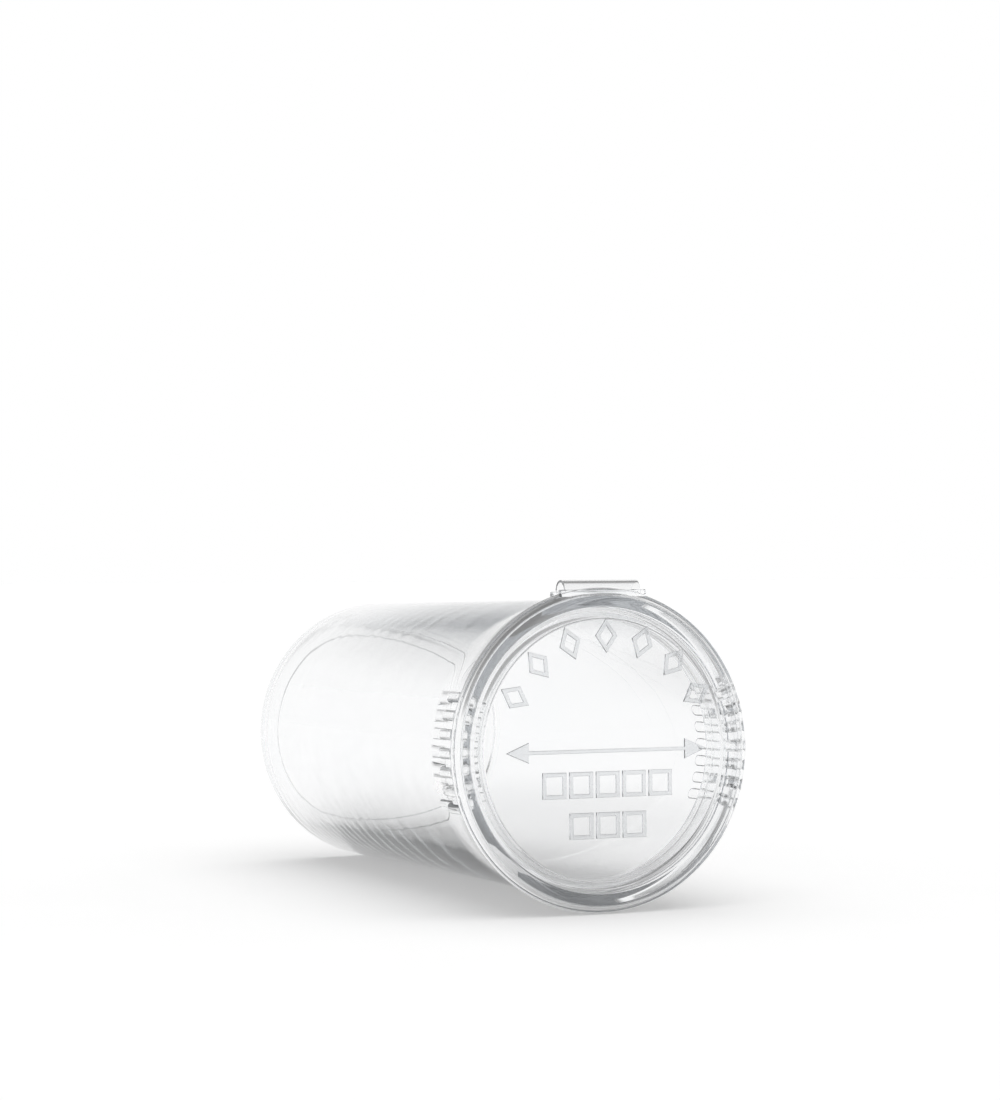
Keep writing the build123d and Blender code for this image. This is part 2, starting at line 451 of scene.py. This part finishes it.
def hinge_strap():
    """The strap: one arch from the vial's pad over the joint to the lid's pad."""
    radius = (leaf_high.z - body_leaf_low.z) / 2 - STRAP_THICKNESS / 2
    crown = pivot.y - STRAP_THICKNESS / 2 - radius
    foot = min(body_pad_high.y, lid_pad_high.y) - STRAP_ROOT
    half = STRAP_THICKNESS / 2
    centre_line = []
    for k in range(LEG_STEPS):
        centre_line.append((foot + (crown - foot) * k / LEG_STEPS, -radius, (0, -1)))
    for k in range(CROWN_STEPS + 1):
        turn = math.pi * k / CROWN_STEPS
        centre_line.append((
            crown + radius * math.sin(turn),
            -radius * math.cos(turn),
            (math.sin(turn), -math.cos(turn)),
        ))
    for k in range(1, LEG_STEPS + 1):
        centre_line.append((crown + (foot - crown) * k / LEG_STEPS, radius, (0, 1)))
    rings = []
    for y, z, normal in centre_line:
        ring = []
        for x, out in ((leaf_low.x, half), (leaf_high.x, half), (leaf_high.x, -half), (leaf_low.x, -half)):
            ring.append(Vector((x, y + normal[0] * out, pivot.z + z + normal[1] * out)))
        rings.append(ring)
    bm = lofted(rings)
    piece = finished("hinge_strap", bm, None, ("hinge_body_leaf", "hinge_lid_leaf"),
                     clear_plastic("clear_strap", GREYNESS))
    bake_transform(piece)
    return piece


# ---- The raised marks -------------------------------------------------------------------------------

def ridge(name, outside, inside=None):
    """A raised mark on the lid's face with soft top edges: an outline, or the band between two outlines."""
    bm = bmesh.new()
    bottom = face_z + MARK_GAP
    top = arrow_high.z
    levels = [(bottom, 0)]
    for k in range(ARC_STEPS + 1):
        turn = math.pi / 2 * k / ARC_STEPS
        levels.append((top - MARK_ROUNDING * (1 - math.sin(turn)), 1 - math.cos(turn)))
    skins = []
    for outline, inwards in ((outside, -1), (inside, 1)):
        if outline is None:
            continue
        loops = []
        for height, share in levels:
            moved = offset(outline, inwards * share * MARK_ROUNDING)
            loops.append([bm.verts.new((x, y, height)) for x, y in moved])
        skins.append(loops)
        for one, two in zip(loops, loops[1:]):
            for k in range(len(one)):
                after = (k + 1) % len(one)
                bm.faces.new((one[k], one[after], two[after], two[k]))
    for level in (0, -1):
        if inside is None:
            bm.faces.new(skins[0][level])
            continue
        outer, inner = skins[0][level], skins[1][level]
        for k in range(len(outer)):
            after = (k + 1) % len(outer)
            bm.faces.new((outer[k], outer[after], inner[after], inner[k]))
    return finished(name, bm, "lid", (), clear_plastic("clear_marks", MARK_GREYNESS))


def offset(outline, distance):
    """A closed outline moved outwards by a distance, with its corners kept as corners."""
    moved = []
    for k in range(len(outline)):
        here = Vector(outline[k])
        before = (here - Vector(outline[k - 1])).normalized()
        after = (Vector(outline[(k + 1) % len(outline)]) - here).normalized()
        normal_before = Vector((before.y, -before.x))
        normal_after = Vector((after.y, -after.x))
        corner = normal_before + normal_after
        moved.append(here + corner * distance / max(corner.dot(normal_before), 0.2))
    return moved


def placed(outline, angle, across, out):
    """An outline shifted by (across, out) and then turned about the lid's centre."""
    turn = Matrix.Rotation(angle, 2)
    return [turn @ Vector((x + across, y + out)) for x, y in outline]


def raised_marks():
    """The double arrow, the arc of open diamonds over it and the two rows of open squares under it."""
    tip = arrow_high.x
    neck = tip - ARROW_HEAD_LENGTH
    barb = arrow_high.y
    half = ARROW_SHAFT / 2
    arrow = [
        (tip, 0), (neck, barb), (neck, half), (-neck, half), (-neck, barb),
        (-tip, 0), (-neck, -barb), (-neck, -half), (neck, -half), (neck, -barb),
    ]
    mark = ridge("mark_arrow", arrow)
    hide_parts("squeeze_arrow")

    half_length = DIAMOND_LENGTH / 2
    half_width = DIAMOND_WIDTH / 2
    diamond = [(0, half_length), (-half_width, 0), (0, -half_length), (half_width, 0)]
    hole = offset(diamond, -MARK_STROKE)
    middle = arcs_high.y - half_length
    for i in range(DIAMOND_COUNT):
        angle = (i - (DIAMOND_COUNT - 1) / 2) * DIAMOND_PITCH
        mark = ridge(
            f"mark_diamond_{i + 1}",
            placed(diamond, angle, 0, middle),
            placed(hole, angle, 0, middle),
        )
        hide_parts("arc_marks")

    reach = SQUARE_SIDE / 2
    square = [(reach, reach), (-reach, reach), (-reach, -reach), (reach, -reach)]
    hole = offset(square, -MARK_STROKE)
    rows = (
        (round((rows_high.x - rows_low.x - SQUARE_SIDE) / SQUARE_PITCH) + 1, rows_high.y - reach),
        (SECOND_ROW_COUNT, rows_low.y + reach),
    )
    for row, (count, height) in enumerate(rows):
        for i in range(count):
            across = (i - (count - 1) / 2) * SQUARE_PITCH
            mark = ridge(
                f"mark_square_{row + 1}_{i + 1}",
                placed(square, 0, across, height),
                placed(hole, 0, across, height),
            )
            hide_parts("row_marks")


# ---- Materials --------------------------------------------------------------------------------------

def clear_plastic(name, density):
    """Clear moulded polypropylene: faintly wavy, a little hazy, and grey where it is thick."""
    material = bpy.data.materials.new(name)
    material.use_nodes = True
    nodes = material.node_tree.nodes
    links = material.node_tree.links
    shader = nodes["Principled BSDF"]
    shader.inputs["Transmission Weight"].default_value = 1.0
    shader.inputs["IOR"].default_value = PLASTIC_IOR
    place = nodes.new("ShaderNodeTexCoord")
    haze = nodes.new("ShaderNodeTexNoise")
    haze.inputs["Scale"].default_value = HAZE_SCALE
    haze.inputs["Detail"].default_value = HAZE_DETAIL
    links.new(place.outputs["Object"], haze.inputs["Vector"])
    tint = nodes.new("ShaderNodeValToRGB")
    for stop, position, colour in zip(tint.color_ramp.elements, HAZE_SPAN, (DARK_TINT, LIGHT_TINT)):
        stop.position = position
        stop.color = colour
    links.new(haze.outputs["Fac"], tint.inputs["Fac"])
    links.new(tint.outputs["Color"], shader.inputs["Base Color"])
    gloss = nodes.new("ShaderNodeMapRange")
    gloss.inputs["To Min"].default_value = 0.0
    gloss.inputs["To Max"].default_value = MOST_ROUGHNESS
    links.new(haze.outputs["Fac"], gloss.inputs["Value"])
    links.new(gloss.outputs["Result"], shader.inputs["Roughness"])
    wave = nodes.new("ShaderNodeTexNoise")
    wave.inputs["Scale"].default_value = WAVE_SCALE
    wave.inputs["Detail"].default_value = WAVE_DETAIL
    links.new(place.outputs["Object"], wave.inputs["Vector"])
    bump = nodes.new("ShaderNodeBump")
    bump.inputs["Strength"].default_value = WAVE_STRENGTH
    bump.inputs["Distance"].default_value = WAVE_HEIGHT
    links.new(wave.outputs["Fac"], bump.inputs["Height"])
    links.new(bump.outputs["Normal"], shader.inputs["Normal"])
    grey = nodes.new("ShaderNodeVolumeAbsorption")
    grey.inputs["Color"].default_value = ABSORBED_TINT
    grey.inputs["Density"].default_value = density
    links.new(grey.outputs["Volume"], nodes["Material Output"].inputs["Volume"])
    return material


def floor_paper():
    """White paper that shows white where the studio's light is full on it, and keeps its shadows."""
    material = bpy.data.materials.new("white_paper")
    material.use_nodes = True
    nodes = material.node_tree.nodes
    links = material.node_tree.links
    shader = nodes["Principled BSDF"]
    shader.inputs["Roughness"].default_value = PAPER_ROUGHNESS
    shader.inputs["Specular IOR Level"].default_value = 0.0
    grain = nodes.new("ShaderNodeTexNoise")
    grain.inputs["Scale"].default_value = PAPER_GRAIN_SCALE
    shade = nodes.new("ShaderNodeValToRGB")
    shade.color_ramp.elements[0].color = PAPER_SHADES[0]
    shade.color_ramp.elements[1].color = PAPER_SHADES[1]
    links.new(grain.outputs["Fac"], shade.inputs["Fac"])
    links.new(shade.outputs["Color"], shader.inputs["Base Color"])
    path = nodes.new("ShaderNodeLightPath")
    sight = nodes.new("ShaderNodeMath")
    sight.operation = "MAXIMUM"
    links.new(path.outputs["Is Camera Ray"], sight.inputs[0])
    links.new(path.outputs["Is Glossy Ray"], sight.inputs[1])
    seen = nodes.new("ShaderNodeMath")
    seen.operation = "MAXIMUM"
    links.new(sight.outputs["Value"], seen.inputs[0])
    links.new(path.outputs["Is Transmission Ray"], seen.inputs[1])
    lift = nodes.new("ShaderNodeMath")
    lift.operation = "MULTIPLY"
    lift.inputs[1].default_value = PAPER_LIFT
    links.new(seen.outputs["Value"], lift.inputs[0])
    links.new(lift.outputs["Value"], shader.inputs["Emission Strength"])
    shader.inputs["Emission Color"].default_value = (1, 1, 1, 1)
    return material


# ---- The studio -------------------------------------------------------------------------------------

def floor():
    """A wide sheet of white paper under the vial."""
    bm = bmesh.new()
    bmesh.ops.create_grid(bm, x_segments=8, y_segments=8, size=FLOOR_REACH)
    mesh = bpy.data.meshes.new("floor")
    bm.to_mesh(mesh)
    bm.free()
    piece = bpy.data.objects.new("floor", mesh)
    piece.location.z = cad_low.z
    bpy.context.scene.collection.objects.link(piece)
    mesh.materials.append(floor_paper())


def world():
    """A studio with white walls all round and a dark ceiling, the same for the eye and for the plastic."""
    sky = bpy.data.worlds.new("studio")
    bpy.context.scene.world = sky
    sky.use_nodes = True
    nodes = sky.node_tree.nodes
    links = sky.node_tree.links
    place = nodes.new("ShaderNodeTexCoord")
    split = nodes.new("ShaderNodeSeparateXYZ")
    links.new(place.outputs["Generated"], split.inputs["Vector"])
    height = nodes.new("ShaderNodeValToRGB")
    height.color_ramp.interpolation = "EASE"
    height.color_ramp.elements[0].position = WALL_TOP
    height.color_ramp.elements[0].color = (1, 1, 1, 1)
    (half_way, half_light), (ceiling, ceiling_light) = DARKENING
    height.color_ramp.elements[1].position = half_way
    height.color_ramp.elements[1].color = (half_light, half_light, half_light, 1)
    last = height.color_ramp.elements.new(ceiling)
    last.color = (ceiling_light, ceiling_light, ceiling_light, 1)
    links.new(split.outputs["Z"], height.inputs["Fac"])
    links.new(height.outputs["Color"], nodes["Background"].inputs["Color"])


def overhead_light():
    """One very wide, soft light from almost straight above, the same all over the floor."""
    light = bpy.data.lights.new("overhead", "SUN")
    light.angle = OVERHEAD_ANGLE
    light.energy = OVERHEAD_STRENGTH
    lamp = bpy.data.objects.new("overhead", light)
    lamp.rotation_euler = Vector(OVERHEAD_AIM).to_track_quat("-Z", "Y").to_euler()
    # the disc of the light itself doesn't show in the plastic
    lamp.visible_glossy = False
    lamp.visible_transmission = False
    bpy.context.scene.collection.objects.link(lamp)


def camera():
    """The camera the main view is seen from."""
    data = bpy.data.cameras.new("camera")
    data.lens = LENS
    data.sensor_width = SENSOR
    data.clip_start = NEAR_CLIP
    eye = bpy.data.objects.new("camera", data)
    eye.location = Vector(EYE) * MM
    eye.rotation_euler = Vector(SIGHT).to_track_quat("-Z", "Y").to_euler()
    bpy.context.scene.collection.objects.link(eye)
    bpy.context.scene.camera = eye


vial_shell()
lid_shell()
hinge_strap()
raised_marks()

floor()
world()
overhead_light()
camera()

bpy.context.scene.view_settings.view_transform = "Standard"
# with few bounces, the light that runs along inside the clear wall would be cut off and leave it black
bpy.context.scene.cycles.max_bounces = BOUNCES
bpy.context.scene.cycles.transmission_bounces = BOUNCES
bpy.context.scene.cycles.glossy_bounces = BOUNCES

········

■ Aim of the task ■
Pick out every line of the listing containing the word "piece", and show those lines.

■ Answer to this task ■
    piece = finished("hinge_strap", bm, None, ("hinge_body_leaf", "hinge_lid_leaf"),
    bake_transform(piece)
    return piece
    piece = bpy.data.objects.new("floor", mesh)
    piece.location.z = cad_low.z
    bpy.context.scene.collection.objects.link(piece)